_WRITTEN INSTRUCTION_
Quote, with no changes, the lines that run from the top of the material to the line with "foot_band = 0.2; // [0.1:0.05:0.6]", both included.

_SUPPLIED MATERIAL_
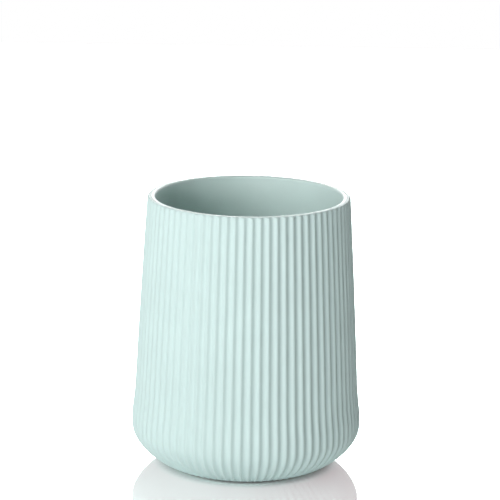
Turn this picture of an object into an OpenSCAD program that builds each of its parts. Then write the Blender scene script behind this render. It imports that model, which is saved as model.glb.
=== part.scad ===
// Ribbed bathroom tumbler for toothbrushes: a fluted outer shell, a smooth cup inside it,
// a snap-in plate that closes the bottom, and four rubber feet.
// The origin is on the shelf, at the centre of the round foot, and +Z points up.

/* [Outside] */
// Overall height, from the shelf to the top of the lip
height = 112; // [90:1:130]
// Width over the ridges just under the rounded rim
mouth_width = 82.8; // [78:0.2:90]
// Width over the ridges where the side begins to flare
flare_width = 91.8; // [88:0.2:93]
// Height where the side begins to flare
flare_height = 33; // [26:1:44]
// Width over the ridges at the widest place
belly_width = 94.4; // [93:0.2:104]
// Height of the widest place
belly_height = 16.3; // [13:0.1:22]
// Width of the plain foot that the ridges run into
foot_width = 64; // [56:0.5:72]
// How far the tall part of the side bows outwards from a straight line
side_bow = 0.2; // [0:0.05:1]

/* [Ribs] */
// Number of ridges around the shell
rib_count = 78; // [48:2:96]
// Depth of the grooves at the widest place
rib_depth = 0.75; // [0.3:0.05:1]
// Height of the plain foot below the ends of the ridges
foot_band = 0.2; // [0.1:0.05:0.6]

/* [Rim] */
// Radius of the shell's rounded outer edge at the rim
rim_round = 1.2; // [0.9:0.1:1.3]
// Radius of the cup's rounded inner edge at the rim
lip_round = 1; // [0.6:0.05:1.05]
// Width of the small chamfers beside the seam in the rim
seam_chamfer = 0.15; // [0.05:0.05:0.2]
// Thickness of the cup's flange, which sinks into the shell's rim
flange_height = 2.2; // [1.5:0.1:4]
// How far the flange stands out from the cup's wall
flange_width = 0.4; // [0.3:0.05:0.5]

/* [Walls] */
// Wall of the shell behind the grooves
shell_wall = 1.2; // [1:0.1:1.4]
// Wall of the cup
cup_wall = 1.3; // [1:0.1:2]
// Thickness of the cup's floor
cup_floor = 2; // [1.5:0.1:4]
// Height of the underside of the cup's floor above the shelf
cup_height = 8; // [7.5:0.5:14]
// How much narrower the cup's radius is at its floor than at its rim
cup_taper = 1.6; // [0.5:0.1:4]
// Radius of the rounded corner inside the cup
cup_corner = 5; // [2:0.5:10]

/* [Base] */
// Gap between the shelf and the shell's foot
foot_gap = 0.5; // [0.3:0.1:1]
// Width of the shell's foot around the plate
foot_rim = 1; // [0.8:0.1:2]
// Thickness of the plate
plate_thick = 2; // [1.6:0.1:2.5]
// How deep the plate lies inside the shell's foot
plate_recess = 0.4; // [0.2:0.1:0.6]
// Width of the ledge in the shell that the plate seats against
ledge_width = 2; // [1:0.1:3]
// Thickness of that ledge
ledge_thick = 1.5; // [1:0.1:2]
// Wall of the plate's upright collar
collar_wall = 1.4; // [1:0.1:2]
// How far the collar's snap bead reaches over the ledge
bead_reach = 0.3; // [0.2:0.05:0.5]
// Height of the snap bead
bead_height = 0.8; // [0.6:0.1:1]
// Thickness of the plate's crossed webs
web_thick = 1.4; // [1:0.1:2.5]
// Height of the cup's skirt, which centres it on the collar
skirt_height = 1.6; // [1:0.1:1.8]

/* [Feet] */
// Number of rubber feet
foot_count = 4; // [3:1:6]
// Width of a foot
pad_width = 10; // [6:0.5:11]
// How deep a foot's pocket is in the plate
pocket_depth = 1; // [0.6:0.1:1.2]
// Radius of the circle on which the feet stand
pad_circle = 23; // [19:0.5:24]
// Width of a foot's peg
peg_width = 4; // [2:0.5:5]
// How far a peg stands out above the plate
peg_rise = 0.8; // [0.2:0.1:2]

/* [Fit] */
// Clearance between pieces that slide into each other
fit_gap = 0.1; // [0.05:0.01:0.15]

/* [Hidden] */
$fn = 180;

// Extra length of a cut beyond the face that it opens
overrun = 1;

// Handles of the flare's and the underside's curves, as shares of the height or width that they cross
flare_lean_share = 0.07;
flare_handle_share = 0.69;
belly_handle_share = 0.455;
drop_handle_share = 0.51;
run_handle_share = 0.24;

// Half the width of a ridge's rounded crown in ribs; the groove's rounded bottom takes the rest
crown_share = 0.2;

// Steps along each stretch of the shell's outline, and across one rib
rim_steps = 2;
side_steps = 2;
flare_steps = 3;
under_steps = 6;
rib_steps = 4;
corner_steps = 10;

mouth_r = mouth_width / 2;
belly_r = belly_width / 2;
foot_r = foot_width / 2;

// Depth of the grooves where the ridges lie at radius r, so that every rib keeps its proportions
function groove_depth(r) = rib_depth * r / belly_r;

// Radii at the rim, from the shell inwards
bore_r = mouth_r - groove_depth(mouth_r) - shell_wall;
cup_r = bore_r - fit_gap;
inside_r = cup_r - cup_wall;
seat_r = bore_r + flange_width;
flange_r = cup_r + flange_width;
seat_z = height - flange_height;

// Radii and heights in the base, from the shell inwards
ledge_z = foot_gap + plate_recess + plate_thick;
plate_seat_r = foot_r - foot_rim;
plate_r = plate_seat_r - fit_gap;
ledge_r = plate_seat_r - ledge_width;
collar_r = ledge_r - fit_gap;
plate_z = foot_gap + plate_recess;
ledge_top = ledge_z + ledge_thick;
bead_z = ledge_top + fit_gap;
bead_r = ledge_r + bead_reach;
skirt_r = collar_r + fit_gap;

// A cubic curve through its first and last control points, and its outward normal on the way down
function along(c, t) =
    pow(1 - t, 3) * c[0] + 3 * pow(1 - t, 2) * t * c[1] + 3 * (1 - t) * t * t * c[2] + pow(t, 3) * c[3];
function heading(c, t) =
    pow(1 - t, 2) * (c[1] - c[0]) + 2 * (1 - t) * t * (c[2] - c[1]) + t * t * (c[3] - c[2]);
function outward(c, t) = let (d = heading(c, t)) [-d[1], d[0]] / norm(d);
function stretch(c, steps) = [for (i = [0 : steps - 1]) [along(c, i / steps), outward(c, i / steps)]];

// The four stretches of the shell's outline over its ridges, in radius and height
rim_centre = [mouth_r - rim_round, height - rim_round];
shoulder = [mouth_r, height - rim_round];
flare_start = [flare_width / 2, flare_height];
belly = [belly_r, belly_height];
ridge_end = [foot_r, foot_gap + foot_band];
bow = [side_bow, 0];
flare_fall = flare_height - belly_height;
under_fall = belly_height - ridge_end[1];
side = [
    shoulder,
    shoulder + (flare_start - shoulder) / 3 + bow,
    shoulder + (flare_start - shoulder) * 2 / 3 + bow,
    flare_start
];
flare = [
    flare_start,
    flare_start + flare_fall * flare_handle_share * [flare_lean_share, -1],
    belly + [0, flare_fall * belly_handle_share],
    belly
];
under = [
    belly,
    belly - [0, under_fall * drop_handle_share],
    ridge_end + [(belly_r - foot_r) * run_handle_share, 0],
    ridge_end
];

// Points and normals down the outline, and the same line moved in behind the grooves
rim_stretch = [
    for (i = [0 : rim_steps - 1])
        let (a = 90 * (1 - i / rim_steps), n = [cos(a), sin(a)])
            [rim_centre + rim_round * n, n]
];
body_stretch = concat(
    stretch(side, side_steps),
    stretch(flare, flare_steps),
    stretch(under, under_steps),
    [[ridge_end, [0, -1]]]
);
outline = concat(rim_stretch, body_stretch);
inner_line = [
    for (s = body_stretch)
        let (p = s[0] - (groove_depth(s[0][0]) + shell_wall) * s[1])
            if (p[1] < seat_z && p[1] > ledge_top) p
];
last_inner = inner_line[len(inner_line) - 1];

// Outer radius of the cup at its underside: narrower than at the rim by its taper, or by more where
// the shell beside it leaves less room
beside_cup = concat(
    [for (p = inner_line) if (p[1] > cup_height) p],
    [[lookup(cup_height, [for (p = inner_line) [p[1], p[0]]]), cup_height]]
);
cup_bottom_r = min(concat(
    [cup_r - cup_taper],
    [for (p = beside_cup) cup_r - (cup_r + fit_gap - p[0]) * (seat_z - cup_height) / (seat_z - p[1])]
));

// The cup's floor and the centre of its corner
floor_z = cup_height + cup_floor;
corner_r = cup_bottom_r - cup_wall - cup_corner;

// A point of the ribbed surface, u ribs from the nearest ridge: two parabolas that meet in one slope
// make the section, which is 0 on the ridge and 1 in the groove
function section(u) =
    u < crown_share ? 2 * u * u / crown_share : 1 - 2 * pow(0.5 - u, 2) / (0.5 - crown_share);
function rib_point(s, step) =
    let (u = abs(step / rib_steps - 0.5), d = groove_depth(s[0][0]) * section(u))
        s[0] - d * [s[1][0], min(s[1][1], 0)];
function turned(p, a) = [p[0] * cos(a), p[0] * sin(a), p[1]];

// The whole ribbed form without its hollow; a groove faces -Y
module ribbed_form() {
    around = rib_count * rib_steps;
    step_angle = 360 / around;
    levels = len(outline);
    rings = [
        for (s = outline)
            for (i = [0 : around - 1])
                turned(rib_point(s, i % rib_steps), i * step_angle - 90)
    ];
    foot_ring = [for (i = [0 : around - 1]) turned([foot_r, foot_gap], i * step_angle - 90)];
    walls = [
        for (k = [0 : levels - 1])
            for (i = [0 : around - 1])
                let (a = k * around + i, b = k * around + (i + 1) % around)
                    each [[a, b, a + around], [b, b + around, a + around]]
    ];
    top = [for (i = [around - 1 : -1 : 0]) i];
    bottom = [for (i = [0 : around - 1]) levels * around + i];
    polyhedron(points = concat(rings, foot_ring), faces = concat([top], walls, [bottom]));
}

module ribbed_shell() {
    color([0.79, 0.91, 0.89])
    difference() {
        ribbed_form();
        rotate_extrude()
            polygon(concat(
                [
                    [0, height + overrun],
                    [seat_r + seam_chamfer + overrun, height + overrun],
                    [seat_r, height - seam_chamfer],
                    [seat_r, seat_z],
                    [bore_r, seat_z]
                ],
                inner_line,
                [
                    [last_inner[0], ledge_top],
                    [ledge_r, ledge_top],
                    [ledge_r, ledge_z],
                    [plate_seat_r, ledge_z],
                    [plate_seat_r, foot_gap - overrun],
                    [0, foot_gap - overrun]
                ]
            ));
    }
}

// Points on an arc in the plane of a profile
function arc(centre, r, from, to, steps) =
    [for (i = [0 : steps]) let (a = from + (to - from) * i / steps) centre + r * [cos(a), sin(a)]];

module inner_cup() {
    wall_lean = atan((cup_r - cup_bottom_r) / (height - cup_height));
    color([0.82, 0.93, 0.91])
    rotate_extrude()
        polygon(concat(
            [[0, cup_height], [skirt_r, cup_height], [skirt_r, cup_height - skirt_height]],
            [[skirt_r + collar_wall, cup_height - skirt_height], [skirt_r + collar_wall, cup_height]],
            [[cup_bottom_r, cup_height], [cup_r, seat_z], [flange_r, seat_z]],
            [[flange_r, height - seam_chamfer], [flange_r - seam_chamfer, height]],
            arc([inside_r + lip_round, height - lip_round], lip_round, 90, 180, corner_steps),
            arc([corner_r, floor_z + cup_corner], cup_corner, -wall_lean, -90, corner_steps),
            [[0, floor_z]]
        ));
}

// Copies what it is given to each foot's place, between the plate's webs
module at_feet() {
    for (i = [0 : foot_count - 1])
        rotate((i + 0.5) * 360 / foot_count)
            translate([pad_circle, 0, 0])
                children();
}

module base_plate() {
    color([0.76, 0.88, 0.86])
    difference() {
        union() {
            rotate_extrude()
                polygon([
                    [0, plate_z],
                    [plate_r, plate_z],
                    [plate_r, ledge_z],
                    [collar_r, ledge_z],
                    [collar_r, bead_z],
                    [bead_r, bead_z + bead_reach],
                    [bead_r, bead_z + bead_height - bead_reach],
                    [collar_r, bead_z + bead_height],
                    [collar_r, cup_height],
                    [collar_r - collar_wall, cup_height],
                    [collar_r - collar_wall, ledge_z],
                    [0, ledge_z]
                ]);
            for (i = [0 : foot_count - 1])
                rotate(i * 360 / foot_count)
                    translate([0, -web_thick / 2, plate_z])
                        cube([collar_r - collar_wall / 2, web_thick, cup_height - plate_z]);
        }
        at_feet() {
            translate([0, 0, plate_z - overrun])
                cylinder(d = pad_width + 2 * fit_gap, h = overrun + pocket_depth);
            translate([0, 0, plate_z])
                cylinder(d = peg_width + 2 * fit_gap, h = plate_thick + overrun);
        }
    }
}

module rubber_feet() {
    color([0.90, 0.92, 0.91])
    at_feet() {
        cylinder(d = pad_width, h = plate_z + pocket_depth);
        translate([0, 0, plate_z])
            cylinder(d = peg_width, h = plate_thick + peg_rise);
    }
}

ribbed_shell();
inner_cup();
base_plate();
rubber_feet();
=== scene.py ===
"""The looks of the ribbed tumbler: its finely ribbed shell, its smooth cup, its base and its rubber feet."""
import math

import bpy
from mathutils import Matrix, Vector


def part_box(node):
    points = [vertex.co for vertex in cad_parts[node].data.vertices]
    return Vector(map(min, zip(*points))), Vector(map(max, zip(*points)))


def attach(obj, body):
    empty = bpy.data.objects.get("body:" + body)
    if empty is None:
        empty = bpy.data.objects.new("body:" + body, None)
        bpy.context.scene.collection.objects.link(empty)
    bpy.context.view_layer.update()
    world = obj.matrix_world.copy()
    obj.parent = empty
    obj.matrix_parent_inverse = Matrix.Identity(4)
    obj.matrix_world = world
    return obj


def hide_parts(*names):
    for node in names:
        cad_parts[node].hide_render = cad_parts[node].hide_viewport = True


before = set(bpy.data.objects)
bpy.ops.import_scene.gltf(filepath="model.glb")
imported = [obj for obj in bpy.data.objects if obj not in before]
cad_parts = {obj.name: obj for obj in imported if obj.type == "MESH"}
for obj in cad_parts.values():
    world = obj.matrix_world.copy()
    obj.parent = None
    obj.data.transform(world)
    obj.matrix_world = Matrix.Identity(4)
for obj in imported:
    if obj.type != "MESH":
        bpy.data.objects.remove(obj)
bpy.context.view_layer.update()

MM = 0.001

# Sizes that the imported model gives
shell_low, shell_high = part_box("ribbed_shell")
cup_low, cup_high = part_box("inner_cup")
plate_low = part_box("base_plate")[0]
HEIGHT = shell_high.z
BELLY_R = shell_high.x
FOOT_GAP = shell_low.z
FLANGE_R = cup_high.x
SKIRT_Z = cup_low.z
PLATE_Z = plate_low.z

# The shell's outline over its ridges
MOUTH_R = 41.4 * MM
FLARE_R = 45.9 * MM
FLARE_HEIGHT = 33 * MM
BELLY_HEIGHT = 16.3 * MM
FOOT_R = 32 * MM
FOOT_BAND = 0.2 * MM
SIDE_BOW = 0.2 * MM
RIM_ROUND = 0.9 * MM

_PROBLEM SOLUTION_
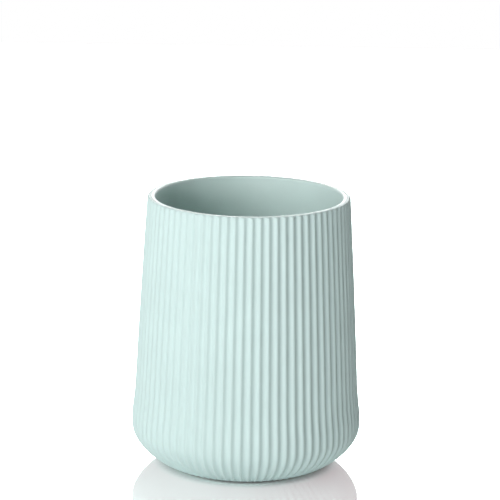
Turn this picture of an object into an OpenSCAD program that builds each of its parts. Then write the Blender scene script behind this render. It imports that model, which is saved as model.glb.
=== part.scad ===
// Ribbed bathroom tumbler for toothbrushes: a fluted outer shell, a smooth cup inside it,
// a snap-in plate that closes the bottom, and four rubber feet.
// The origin is on the shelf, at the centre of the round foot, and +Z points up.

/* [Outside] */
// Overall height, from the shelf to the top of the lip
height = 112; // [90:1:130]
// Width over the ridges just under the rounded rim
mouth_width = 82.8; // [78:0.2:90]
// Width over the ridges where the side begins to flare
flare_width = 91.8; // [88:0.2:93]
// Height where the side begins to flare
flare_height = 33; // [26:1:44]
// Width over the ridges at the widest place
belly_width = 94.4; // [93:0.2:104]
// Height of the widest place
belly_height = 16.3; // [13:0.1:22]
// Width of the plain foot that the ridges run into
foot_width = 64; // [56:0.5:72]
// How far the tall part of the side bows outwards from a straight line
side_bow = 0.2; // [0:0.05:1]

/* [Ribs] */
// Number of ridges around the shell
rib_count = 78; // [48:2:96]
// Depth of the grooves at the widest place
rib_depth = 0.75; // [0.3:0.05:1]
// Height of the plain foot below the ends of the ridges
foot_band = 0.2; // [0.1:0.05:0.6]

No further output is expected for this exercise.